Karena itu, ketika masih dalam tahap sosialisasi, Huda menilai, kegiatan apa pun yang dilakukan parpol atau calon tertentu justru seharusnya dilihat dalam perspektif membantu kerja sosialisasi KPU. Apalagi, sebagaimana diketahui, dengan tenggat kampanye yang sangat terbatas, jangan sampai berbagai substansi, misalnya menyangkut gagasan, ide, dan platform perjuangan yang ingin dibawa oleh calon tertentu, tidak tersampaikan dengan baik ke publik.
”Jadi, kalau kita tempatkan pada konteks tenggat kampanye, itu enggak cukup. Nah, karena itu, perlu diluberkan. Diluberkan itu, menurut saya, hari-hari ini dan ke depan itu menjadi ruang yang lebih baik dimanfaatkan dan KPU tidak perlu buat aturan yang rigid dan sifatnya tidak boleh. Semua ini harus dilihat dalam konteks menuju pemilu yang lebih bermakna dan kualitatif,” tutur Huda.

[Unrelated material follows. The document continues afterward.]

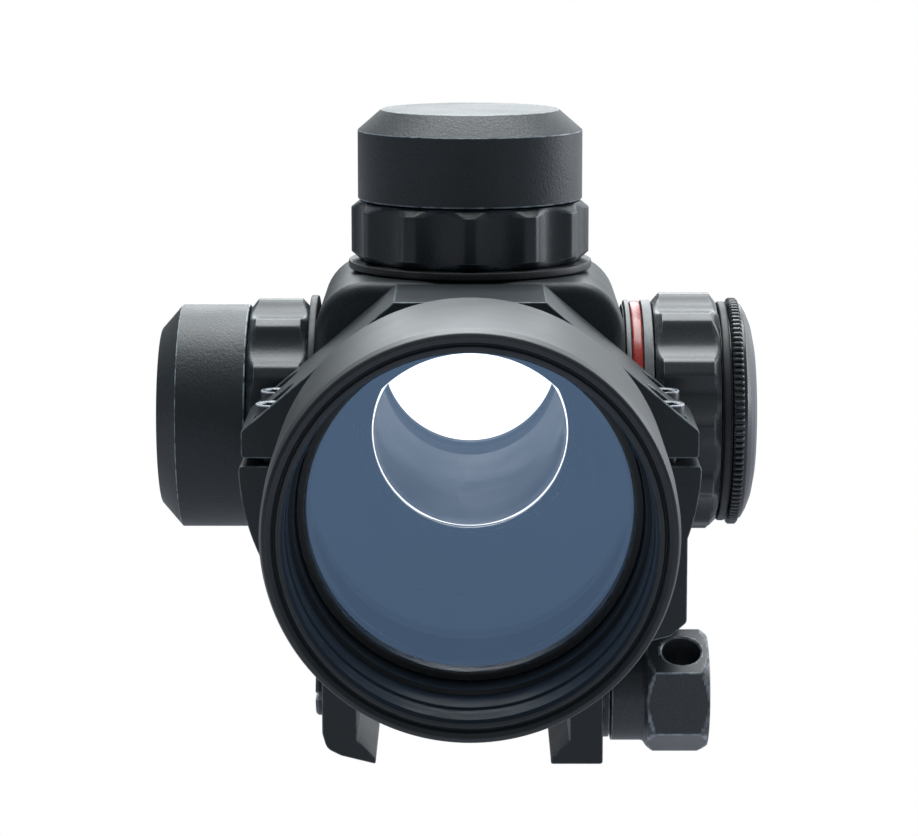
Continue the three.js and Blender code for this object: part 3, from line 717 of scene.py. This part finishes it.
def build_rheostat():
    gasket = rounded([(11.1, 20.45), (14.5, 20.45), (14.5, 20.65), (11.1, 20.65)], 0.08)
    turned("rheostat_gasket", gasket, RHEOSTAT, RUBBER, "housing", "black_rubber", 128)
    base = rounded([(5, 16.2), (10.8, 16.2), (10.8, 20.75), (15.1, 20.75, 0.12), (15.1, 21.35, 0.12),
                    (13.8, 21.35), (13.8, 23.05), (15.1, 23.05, 0.12), (15.1, 24.3, 0.2), (6, 24.3),
                    (6, 27.35), (5.3, 27.35), (5.3, 28.25), (6, 28.25), (6, 28.6), (5, 28.6)], 0.06)
    turned("rheostat_base", base, RHEOSTAT, GREY, "housing", "grey_anodised", 192)
    band = rounded([(13.95, 21.5), (14.9, 21.5), (15.0, 22.2, 0.6), (14.9, 22.9), (13.95, 22.9)], 0.3, 4)
    turned("rheostat_index_band", band, RHEOSTAT, RED, "housing", "red_rubber", 192)
    radius, low, high = 16.15, 24.55, 33.1
    section = rounded([(6.25, low), (13.55, low)], 0.1, closed=False) + drum_side(radius, low, high)
    section += rounded([(13.55, high), (13.2, high), (13.2, 27), (6.25, 27)], 0.12, closed=False)
    turned("rheostat_dial", filled(section, 0.55), RHEOSTAT, DIAL, "rheostat_dial", "black_anodised", 480,
           fluted(radius), sharp=60)
    build_battery_cap()
    seal = rounded([(13.75, 33.4), (14.9, 33.4), (14.9, 34.5), (13.75, 34.5)], 0.35, 4)
    turned("battery_cap_seal", seal, RHEOSTAT, WASHER, "battery_cap", "black_rubber", 160)
    board = rounded([(7.9, 28.75), (11.2, 28.75), (11.2, 29.35), (7.9, 29.35)], 0.05)
    turned("rheostat_board", board, RHEOSTAT, BOARD, "rheostat_dial", "board_green", 96)
    cell = rounded([(0, 29.6), (8.6, 29.6, 0.3), (8.8, 29.85, 0.1), (9.6, 29.85, 0.3), (10, 30.4, 0.3),
                    (10, 32.5, 0.35), (9.5, 32.8, 0.2), (0, 32.8)], 0.15, 4)
    turned("coin_cell", cell, RHEOSTAT, CELL, "rheostat_dial", "cell_steel", 128)
    build_contact_spring()


TEETH = 114
TOOTH_ROOT = 14.65
TOOTH_DEPTH = 0.9  # share of the height above the root that the gaps between the teeth take away
FLANK_SLOPE, GAP = 4.0, 1.3


def build_battery_cap():
    def knurled(angle, r, a):
        if r < TOOTH_ROOT:
            return r
        along = angle * TEETH / TURN % 1.0
        rib = min(1.0, max(0.0, FLANK_SLOPE * abs(2 * along - 1) - GAP))
        return r - (r - TOOTH_ROOT) * TOOTH_DEPTH * (1 - rib)

    skirt = [(11.6, 30.6), (12.9, 30.6), (12.9, 33.3), (13.6, 33.3), (13.6, 34.75)]
    teeth = [(14.6, 34.75, 0.05), (15.2, 34.8, 0.1), (15.37, 35.0, 0.1), (15.37, 35.85, 0.1),
             (15.1, 36.1, 0.1), (14.6, 36.15, 0.05)]
    dome = [(14.55, 36.55, 0.3), (13.5, 37.15, 1.5), (12, 37.75, 2), (9.8, 38.2, 3), (7, 38.4, 3), (0, 38.4)]
    section = rounded(skirt + teeth + dome, 0.1, 8) + [(0, 35.6), (11.6, 35.6)]
    cap = as_object(lathe(filled(section, 0.9), TEETH * 8, knurled), "battery_cap_fine")
    cut(cap, as_object(slot_tool(6.2, 0.8, 37.4, 39.5), "tool"))
    place(cap, RHEOSTAT, CELL_CAP, "battery_cap", "black_anodised", "battery_cap", sharp=48)


def slot_tool(half_length, half_width, low, high):
    """A coin slot's shape, standing on local Z with round ends."""
    outline = arc((half_length - half_width, 0), half_width, -90, 90, 10)
    outline += arc((half_width - half_length, 0), half_width, 90, 270, 10)
    upright = Matrix.Rotation(math.pi / 2, 4, "X") @ Matrix.Scale(-1, 4, (0, 0, 1))
    return moved(prism(outline, low, high, 0.02, 1), upright)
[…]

Baca Juga: ”Tiki-taka” Partai Politik Membonceng Piala Dunia 2022
Pengajar pemilu di Fakultas Hukum Universitas Indonesia, Titi Anggraini, sepakat aturan teknis mengenai sosialisasi prakampanye sangat dibutuhkan untuk mewujudkan keadilan pemilu. Sosialisasi bahkan kampanye di luar jadwal sangat mungkin terjadi sebagai konsekuensi dari pemangkasan durasi kampanye menjadi 75 hari, sedangkan penetapan parpol peserta pemilu sudah dilakukan 11 bulan sebelum kampanye dimulai.
”Sudah semestinya KPU segera membuat pengaturan terkait hal yang boleh atau tidak boleh dilakukan parpol dengan disertai skema akuntabilitas penggunaan dana yang dikelola parpol,” ujar Titi.
Titi menilai, KPU lambat dalam menyikapi persoalan tersebut. Padahal, masyarakat sipil juga mengingatkan kebutuhan pengaturan sosialisasi prakampanye sejak jauh-jauh hari. Di satu sisi, publik memang membutuhkan informasi dan edukasi mengenai parpol yang akan berkontestasi di Pemilu 2024. Akan tetapi, tanpa aturan yang jelas, sosialisasi di luar jadwal kampanye juga bisa berisiko kriminalisasi massal terhadap parpol.